Heralded as a program builder, Rhule hasn’t built much of anything yet in Carolina, despite having a very talented defense and some pieces to work with on the offensive side of the ball. While his gaudy contract says he’ll probably get at least another year to figure things out, money is no object to Carolina owner David Tepper, who could choose to go for another, bigger higher this upcoming offseason to get these win-now Panthers, well, winning now.
Mike Zimmer, Vikings
2021 record: 5-7
You should never judge a player, coach or team by a single game, but Minnesota’s last-second loss to the Lions in Week 13 more than likely sealed Zimmer’s fate following the 2021 season.
While the Vikings are still technically alive in the NFC playoff picture, they scream “one-and-done” more than Super Bowl contender.
A lot of that seems to be the Vikings’ tendency to play down (or up) to their opponent rather than really putting the hurting on teams, despite having a very talented squad: Minnesota games have been decided by one score in 11 games this season — they’ve played 12 games total. That’s pretty remarkable stuff.
While Zimmer’s put together a really nice stay as Vikings head coach over the last eight seasons, as is the case with Pete Carroll in Seattle, sometimes a change of voices in the building is needed.

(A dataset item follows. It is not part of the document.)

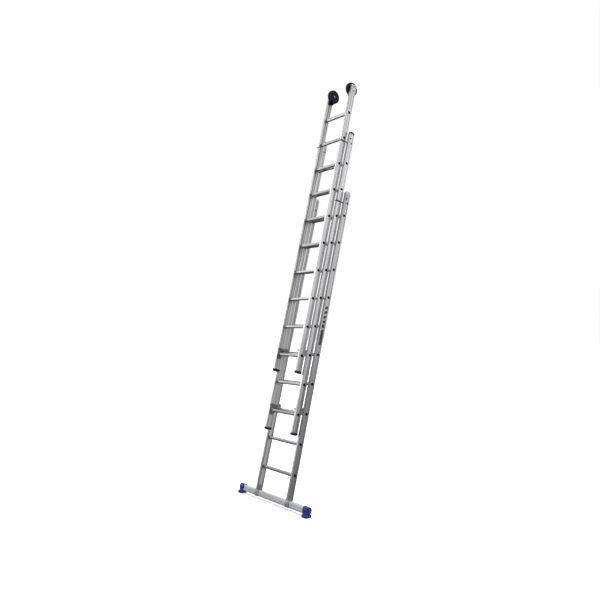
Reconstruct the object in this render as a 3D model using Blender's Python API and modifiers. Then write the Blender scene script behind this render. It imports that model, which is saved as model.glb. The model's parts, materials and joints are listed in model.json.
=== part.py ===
"""Three-section push-up extension ladder, standing at its working lean.

Units are metres and +Z is up.  The climber stands on the -Y side and the ladder leans back towards +Y.
Every section is modelled upright in a frame of its own: X across, Y in depth, Z along the stiles, with the
origin on the axis of its first rung.  Empties lean these frames back and stand the feet on Z = 0.
"""

import math

import bmesh
import bpy
from mathutils import Matrix, Vector

# ---------------------------------------------------------------- driving dimensions
LEAN = math.radians(14.2)            # from the vertical, towards +Y
RUNG_PITCH = 0.280
RUNG_COUNT = 10
FIRST_RUNG = 0.304                   # base section's first rung, along the lean from the floor
EXTENDED_PITCHES = 2                 # each section stands this many rungs up the one behind it
HOOK_DROP = 0.0208                   # a carried rung hangs this far below the rung that carries it

SECTION_NAMES = ("base", "mid", "top")
BASE_WIDTH = 0.500                   # over the stiles
WIDTH_STEP = 0.067                   # each section is this much narrower than the one behind it
DEPTH_STEP = 0.066                   # and stands this far in front of it
TOP_OVERHANG = (0.232, 0.320, 0.310)     # stile above its last rung
BOTTOM_OVERHANG = (0.2217, 0.186, 0.165)  # stile below its first rung

STILE_WIDTH = 0.025
STILE_DEPTH = 0.066
STILE_WALL = 0.0017
RUNG_WALL = 0.0015
RUNG_HOLE_RADIUS = 0.0110            # round hole in the outer wall, which shows the rung's open end

BAR_LENGTH = 1.040
BAR_HEIGHT = 0.058
BAR_DEPTH = 0.040
BAR_WALL = 0.0020
BAR_AXIS = 0.053                     # along the lean from the floor
SADDLE_WIDTH = 0.056
SADDLE_THICKNESS = 0.003
SADDLE_DROP = 0.006                  # the saddle's sides end this far below the bar's top
TONGUE_INSET = 0.004                 # from the bar's front and rear faces
TONGUE_HEIGHT = 0.060

FOOT_LENGTH = 0.070                  # along the bar
FOOT_CENTRE = 0.500                  # from the ladder's centre plane
FOOT_WALL = 0.011                    # in front of the bar and behind it
FOOT_WALL_ABOVE = 0.00825            # above the bar and below it
FOOT_ROUNDING = 0.009
PAD_LENGTH = 0.080
PAD_DEPTH = 0.078
PAD_ADVANCE = 0.010                  # the pad's middle is in front of the bar's
PAD_HEIGHT = 0.024

SHOE_HEIGHT = 0.025                  # bottom caps of the two upper sections
SHOE_WALL = 0.0030
SHOE_FLOOR = 0.005
PLUG_FLANGE = 0.003                  # top caps, whose domes rise over the stile's depth
PLUG_DOME = 0.020
PLUG_DEPTH = 0.030
DOME_STEPS = 12

STRAP_THICKNESS = 0.003
STRAP_HEIGHT = 0.012
STRAP_ABOVE_LAST_RUNG = (0.132, 0.223)   # strap's middle, above its own section's last rung
STRAP_REAR_REACH = 0.022             # behind the middle of its own stile
STRAP_CLEARANCE = 0.0015

HOOK_THICKNESS = 0.005
HOOK_PIVOT_ABOVE_RUNG = 0.050
MOUTH_RISE = 0.0162                  # mouth of the hook, from the axis of the rung it drops over
MOUTH_FRONT = 0.0205
MOUTH_REAR = 0.0190
NOSE_THICKNESS = 0.0085
NOSE_DROP = 0.0060
LIP_STEP = 0.0075                    # the mouth's front lip ends this far above the nose's foot
NOSE_TOP = 0.024                     # top of the nose, above the pivot
HOOK_TOP = 0.008                     # top of the plate over its pivot
WHEEL_RADIUS = 0.070
WHEEL_WIDTH = 0.030
WHEEL_AXIS_BELOW_TOP = 0.031
WHEEL_SETBACK = 0.007                # the wheel's axis is behind the middle of the stile
TYRE_ROUNDING = 0.006
RIM_RADIUS = 0.050
HUB_RADIUS = 0.017
WEB_DEPTH = 0.005                    # the web is this far in from each side of the wheel
WEB_SLOPE = 0.003
AXLE_RADIUS = 0.006
AXLE_HEAD_RADIUS = 0.012
AXLE_HEAD_THICKNESS = 0.004
MOUNT_THICKNESS = 0.005
MOUNT_DEPTH = 0.056
MOUNT_LENGTH = 0.117
NECK_THICKNESS = 0.020               # thick foot of the mount, below the wheel
NECK_HEIGHT = 0.013

GAP = 0.0003                         # between pieces that touch
OVERCUT = 0.010                      # a cutter's reach past the face it opens
BITE = 0.001                         # overlap that joins two shapes of one piece
ROUND_SIDES = 12
WHEEL_SIDES = 40

# ---------------------------------------------------------------- derived places
def section_width(level):
    """Width over the stiles of section 0 (base), 1 (mid) or 2 (top)."""
    return BASE_WIDTH - level * WIDTH_STEP


def section_height(level):
    """First rung's place along the lean, measured from the floor."""
    return FIRST_RUNG + level * (EXTENDED_PITCHES * RUNG_PITCH - HOOK_DROP)


def stile_ends(level):
    """Lower and upper end of a section's stiles, from its first rung."""
    return -BOTTOM_OVERHANG[level], (RUNG_COUNT - 1) * RUNG_PITCH + TOP_OVERHANG[level]


def stile_centre(level, side):
    return side * (section_width(level) - STILE_WIDTH) / 2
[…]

That will likely come to pass this offseason.
Matt Nagy, Bears
2021 record: 5-7
It’s almost something of a surprise that Nagy hasn’t been canned yet, especially with rumors circulating on more than one occasion that the Bears head coach would lose his job ahead of a game.
Nagy’s Thanksgiving turned out to be a pretty happy one after all: Rumors indicated that the head coach would be let go following Chicago’s matchup with the Lions, a game which they won, albeit in a very disgusting and unentertaining fashion (similar to many other Bears games during the Nagy era).
While the quarterback situation with Justin Fields and Andy Dalton isn’t exactly all that the Bears had hoped it would be at this stage of the season, that falls almost exclusively on the way Nagy and Co. have handled their rookie passer.